As training goes on, it begins to look like one of the older recruits will soon be chosen for a mission. Aleksey disappears, and his family is moved from Star City without a word. The others assume his mission must have been top-secret, so they forget about it. Valentin is left unsettled, remembering Sasha’s death. He continues his affair with Yuliya, who has taken it upon herself to solve the mystery of Sasha’s death. She has friends who work as secretaries within the KGB and know how to get to his records. She may have to sleep with some men to get answers, but she’s willing to do it.
The program moves forward, as one by one more and more trainees disappear to never be heard from. Kosarev gives them all strict instructions to not question the program and to not discuss it among themselves. Fighting breaks out among the “true believers” and those who doubt the merits of the program. Valentin has his doubts, but he keeps his head low and continues to impress with his skills.
One evening Yuliya invites Valentin to her apartment. She has gotten hold of Sasha’s file and is unable to look at it by herself. Valentin looks at it, reading each page carefully, and sees nothing but a common accident report. There is nothing out of place or suspicious. Yuliya still refuses to believe that it was an accident.
At home, Filippa is beginning to wise up to Valentin’s affair. When she asks him, he lies to her and says there’s nothing in between him and Yuliya, and even though Valentin is sure she doesn’t believe him, Filippa accepts his excuses and doesn’t question him. Conditions among the recruits reach their worst when Lidiya Ippolitova, the pretty female recruit that Dima has fallen in love with, disappears. Dima is heart-broken and it shows in his training. Valentin tries his best to console Dima, but it is to no avail, and soon, Dima disappears, as well.
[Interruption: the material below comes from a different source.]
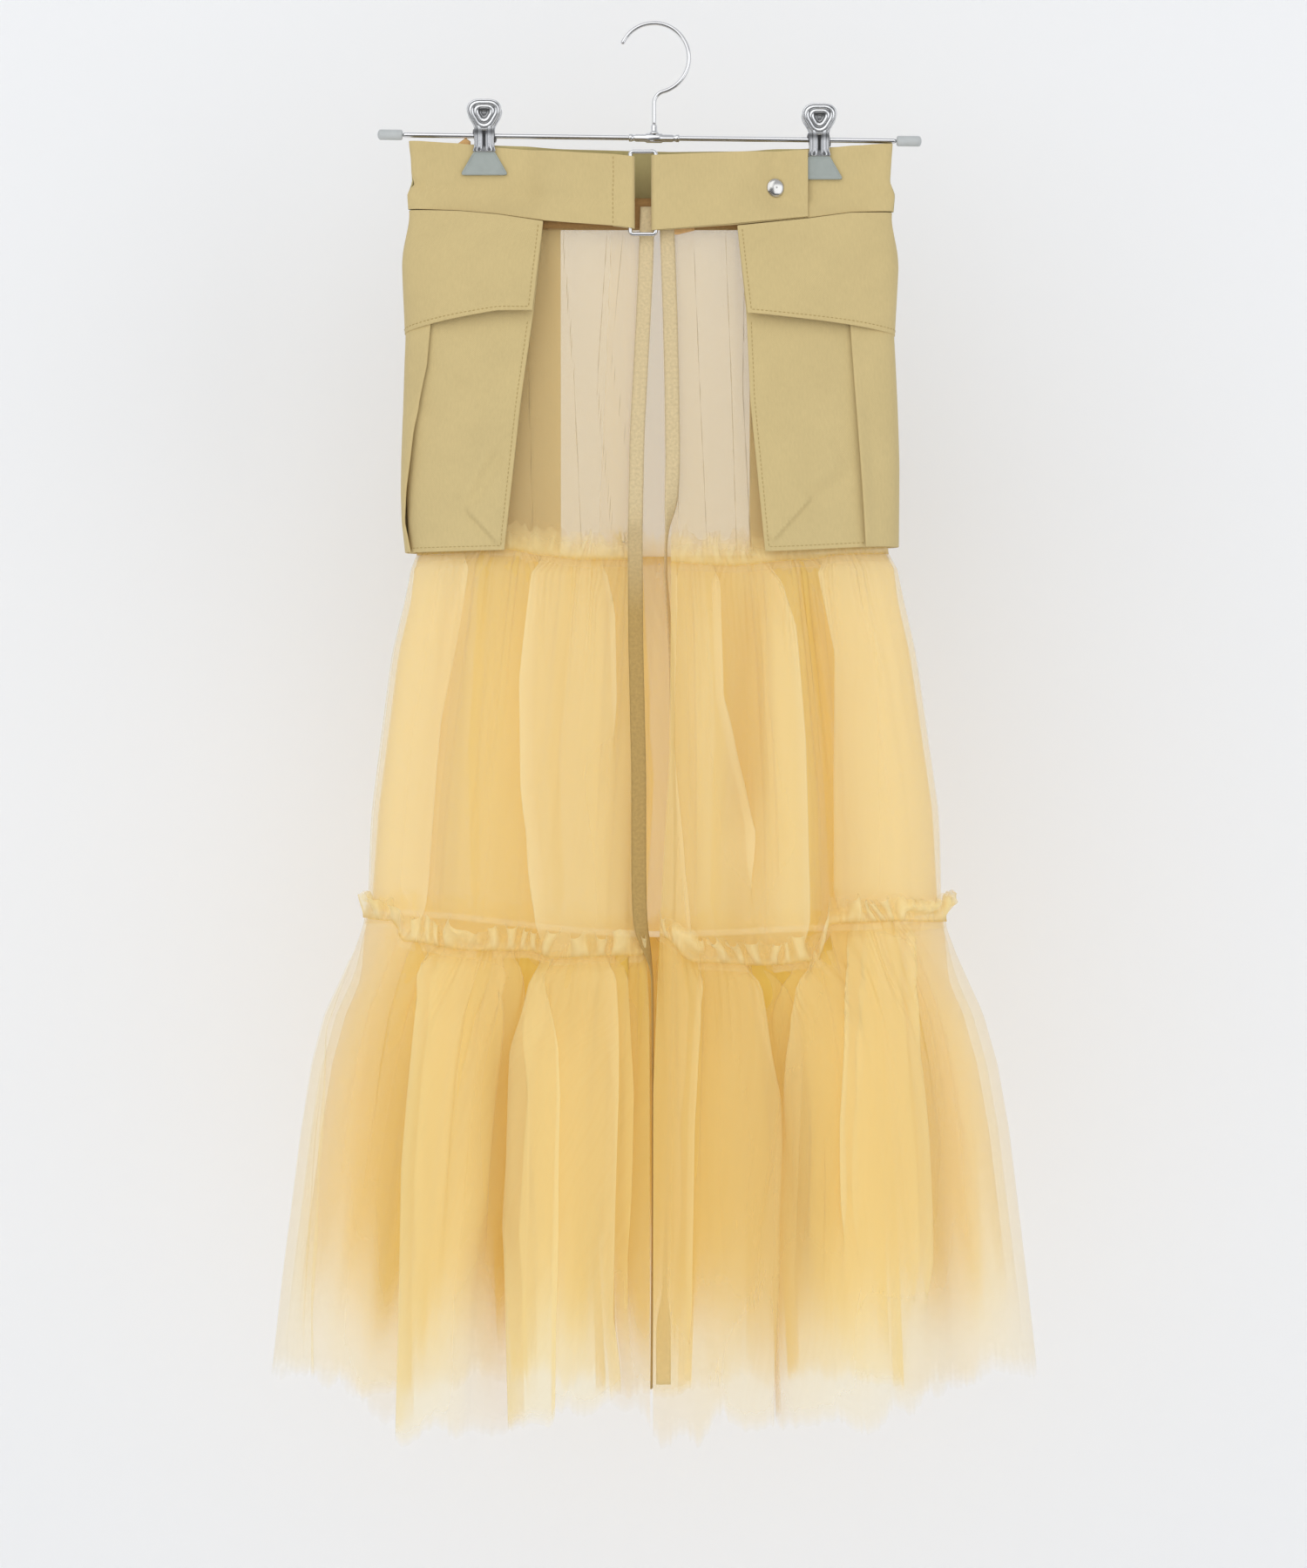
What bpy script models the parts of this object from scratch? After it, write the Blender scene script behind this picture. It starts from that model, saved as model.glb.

Valentin expects to be chosen for a mission sometime soon, but instead, he is arrested. He is told that Yuliya was caught trying to infiltrate KGB headquarters and was killed trying to escape. Grabischenko, knowing of Valentin’s relationship with Yuliya, had him arrested. After being interrogated, he is brought into another room where he is shocked to find Kosarev. Kosarev drives him back to Star City without speaking, but does not drop him off at his home. He takes him into a small room in the training facility, where he is shown the nature of his mission: he will be trying to make an orbit around the moon. Already, Lidiya and Dima have been sent to try to accomplish this, but both were lost in the attempts. Lidiya died peacefully after swallowing a suicide pill, but Dima refused, even after being personally asked by his idol, Gagarin, and he suffocated when his oxygen ran out. Despite the grim outlook, Kosarev assures Valentin that the program has had success in the past, and that he might still have a successful mission. When Valentin is granted one last chance to go home to say goodbye to Filippa, she is waiting for him. She wishes him luck but if he should make it back to earth, she won’t be there waiting for him.
Valentin is taken out to be launched from Baikonur. On the way there, he contemplates his fate. When he is finally strapped into a rocket and prepared for launch, he is prepared for whatever is waiting for him.